**EXERCISE DESCRIPTION:** Look through the material below and copy exactly the lines from the line with "Keep writing the" to the line with "return blendColour(tree, onFront, colour, frontColour)", those two lines included.

(Lines of data)
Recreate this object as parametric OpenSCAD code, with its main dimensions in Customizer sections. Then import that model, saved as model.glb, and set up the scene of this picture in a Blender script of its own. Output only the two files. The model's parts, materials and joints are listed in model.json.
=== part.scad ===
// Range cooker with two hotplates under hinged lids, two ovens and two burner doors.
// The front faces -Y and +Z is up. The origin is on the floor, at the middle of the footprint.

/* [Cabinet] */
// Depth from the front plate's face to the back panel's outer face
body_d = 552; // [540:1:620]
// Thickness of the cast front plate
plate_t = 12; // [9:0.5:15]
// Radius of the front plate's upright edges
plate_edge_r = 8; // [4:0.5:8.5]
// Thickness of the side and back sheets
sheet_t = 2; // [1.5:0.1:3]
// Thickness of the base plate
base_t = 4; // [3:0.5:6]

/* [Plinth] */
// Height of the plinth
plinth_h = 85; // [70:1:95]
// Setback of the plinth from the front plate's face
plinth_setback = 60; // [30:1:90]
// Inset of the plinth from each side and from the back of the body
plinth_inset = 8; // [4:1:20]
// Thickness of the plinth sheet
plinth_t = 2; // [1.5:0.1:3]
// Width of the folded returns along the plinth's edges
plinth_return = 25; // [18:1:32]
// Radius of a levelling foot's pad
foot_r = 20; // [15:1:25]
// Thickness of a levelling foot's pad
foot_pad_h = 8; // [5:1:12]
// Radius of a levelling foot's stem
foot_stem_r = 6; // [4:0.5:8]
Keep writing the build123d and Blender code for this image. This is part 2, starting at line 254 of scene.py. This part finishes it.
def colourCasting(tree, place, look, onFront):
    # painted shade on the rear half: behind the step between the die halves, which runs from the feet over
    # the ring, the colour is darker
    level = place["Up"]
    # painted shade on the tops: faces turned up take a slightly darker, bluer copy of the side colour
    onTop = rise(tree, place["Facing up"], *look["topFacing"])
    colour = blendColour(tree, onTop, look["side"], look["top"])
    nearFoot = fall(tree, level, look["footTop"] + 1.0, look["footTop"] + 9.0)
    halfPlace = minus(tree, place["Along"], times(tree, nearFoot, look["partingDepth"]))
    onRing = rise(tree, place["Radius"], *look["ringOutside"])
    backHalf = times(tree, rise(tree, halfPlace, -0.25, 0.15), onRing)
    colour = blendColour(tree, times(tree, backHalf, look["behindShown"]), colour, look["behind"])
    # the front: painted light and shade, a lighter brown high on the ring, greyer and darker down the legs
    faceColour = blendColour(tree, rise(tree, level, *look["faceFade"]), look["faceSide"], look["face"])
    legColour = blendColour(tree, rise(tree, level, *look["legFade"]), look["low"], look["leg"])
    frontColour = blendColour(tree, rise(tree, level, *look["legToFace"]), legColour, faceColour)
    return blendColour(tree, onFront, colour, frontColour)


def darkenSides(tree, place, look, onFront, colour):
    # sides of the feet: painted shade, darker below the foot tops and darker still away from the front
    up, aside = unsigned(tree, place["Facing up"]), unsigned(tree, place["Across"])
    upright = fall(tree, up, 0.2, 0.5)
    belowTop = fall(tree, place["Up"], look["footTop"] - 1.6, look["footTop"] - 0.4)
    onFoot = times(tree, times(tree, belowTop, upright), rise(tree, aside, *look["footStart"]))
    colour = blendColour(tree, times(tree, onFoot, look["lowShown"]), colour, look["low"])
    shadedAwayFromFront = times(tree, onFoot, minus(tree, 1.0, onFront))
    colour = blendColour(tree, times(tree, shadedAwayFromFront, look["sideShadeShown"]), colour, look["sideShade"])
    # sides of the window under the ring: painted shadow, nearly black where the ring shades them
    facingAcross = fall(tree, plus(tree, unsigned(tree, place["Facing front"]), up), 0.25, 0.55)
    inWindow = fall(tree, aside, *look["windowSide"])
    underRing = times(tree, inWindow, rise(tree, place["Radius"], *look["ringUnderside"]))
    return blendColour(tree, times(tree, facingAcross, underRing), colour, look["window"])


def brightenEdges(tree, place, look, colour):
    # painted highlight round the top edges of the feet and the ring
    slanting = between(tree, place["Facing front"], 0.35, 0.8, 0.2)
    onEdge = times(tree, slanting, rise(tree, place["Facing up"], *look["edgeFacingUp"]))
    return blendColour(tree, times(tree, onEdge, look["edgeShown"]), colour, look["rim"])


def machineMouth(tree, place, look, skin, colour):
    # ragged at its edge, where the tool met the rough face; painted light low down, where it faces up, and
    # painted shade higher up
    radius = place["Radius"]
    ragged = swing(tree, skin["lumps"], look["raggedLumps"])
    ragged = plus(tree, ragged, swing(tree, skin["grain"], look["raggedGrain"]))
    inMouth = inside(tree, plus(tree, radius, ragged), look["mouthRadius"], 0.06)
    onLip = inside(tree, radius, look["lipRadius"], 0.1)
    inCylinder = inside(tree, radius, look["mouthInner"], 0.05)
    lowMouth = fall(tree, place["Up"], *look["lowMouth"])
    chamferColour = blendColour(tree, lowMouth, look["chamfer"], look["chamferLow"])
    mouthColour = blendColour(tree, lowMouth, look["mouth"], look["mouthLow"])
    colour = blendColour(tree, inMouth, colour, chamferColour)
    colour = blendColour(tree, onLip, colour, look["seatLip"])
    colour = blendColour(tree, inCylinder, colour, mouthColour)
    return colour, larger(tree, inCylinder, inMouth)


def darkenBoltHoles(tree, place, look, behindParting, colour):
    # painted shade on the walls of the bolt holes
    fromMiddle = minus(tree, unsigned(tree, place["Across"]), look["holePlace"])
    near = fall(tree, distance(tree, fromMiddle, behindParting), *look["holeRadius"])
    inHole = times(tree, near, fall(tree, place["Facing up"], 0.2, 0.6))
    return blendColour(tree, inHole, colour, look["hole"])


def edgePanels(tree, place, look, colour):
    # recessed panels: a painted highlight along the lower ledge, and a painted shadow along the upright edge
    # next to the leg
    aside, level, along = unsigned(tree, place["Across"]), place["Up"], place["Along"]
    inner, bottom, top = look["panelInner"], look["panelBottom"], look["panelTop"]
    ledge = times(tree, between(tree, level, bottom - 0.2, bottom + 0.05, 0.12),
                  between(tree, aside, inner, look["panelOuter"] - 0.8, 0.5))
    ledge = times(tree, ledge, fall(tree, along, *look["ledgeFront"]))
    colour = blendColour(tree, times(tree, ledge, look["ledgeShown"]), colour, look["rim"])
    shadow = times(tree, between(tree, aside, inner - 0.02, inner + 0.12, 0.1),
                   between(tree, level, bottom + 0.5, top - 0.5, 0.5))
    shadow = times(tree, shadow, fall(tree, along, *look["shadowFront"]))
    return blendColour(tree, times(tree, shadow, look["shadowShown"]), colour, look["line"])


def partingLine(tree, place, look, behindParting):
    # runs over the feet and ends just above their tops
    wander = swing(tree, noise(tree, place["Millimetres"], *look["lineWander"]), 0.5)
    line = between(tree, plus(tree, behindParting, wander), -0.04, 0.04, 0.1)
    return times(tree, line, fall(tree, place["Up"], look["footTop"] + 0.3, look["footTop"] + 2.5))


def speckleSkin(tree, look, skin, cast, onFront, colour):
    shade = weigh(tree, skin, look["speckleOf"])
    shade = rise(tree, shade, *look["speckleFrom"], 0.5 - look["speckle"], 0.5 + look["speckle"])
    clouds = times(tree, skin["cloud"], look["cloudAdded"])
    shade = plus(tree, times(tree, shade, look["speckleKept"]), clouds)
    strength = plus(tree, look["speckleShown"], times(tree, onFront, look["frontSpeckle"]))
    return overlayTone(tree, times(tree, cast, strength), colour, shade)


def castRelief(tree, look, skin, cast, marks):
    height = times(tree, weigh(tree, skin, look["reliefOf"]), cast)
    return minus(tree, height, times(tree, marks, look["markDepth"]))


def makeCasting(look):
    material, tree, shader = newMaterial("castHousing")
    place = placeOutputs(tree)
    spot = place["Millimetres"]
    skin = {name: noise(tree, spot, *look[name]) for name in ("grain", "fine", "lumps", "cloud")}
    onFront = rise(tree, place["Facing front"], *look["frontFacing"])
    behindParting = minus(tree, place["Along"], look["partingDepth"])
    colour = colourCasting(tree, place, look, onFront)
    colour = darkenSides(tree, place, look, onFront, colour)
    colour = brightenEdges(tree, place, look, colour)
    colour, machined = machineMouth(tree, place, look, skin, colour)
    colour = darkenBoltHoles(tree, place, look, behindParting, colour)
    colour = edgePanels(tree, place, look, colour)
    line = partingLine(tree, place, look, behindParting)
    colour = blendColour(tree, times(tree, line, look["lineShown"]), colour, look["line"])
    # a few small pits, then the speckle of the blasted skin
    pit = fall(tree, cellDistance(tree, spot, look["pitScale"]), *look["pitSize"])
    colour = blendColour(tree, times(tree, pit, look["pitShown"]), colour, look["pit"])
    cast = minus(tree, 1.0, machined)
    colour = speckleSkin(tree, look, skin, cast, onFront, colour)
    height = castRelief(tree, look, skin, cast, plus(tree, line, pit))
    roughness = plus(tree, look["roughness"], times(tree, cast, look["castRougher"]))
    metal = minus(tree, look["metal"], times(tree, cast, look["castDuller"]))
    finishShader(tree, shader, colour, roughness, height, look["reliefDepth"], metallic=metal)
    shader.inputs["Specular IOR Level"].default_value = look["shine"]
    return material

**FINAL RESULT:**
Keep writing the build123d and Blender code for this image. This is part 2, starting at line 254 of scene.py. This part finishes it.
def colourCasting(tree, place, look, onFront):
    # painted shade on the rear half: behind the step between the die halves, which runs from the feet over
    # the ring, the colour is darker
    level = place["Up"]
    # painted shade on the tops: faces turned up take a slightly darker, bluer copy of the side colour
    onTop = rise(tree, place["Facing up"], *look["topFacing"])
    colour = blendColour(tree, onTop, look["side"], look["top"])
    nearFoot = fall(tree, level, look["footTop"] + 1.0, look["footTop"] + 9.0)
    halfPlace = minus(tree, place["Along"], times(tree, nearFoot, look["partingDepth"]))
    onRing = rise(tree, place["Radius"], *look["ringOutside"])
    backHalf = times(tree, rise(tree, halfPlace, -0.25, 0.15), onRing)
    colour = blendColour(tree, times(tree, backHalf, look["behindShown"]), colour, look["behind"])
    # the front: painted light and shade, a lighter brown high on the ring, greyer and darker down the legs
    faceColour = blendColour(tree, rise(tree, level, *look["faceFade"]), look["faceSide"], look["face"])
    legColour = blendColour(tree, rise(tree, level, *look["legFade"]), look["low"], look["leg"])
    frontColour = blendColour(tree, rise(tree, level, *look["legToFace"]), legColour, faceColour)
    return blendColour(tree, onFront, colour, frontColour)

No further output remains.